While the economic plan was short on detail, Michael Madden, an expert on the North Korean leadership, said it was significant that Kim had set out an economic plan at all.
“In stark contrast to his father, he is publicly taking responsibility for the economy and development as the originator of the policy. His father never undertook that responsibility,” Madden said.
North Korea came under tougher new U.N. sanctions in March after its most recent nuclear test and the launch of a long-range rocket, which put an object into space orbit, in defiance of past Security Council resolutions.
Since then, it has continued to engage in nuclear and missile development, and claimed that it had succeeded in miniaturising a nuclear warhead and launching a submarine-based ballistic missile.

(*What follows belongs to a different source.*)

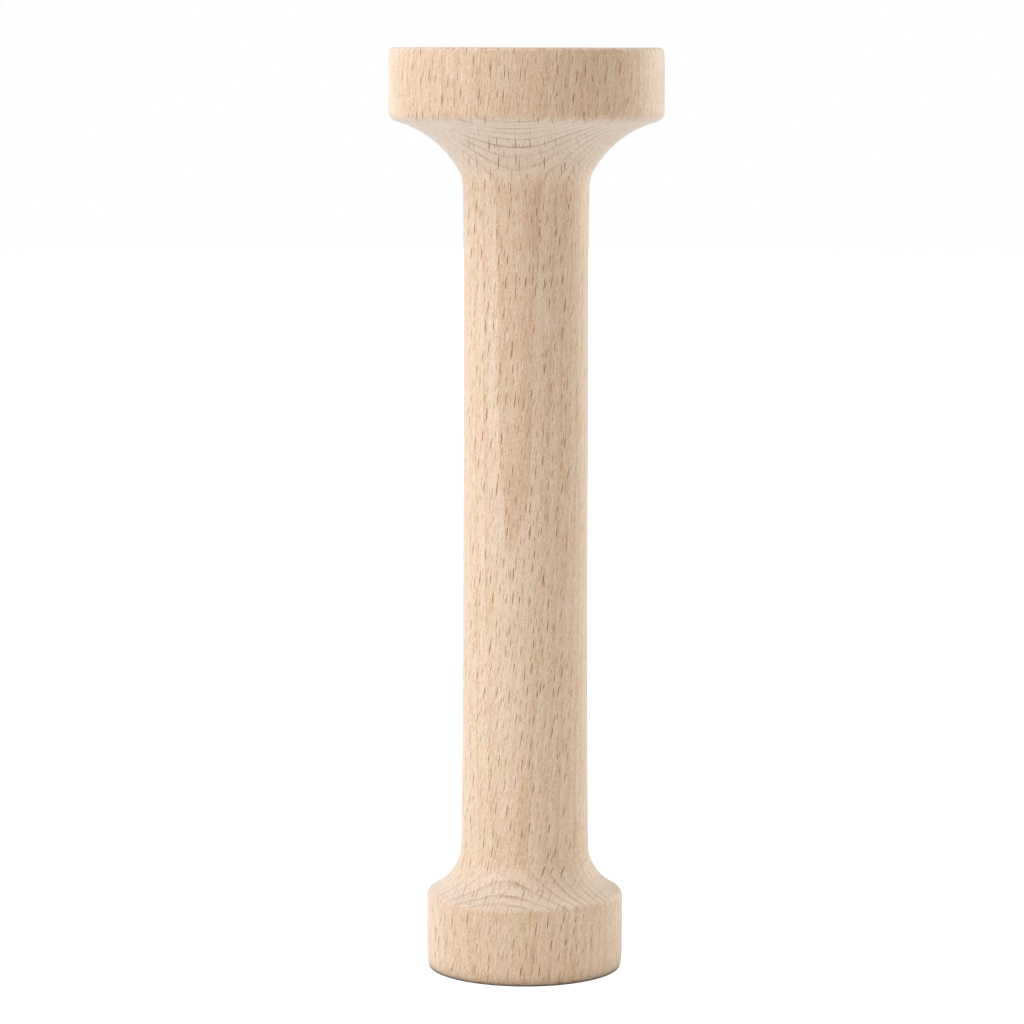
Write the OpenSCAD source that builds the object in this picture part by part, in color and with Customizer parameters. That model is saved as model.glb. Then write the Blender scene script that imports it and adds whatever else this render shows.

“As a responsible nuclear weapons state, our Republic will not use a nuclear weapon unless its sovereignty is encroached upon by any aggressive hostile forces with nukes,” Kim said.
Kim, 33, also called for improved ties with the rival South, although he has made similar proposals in the past that made little progress.
The two Koreas remain in a technical state of war since their 1950-53 conflict ended in a truce, not a peace treaty, and relations have been at a low since the North’s January nuclear test, its fourth.
Kim Un Gyun, a 25 year old member of the elite Kim Il Sung Youth League, was among Pyongyang residents expressing support for Kim and his policies.
“Although we are under many sanctions, we have to strictly adhere to the nuclear programme because it’s the Marshal Kim Jong Un’s Byongjin policy.”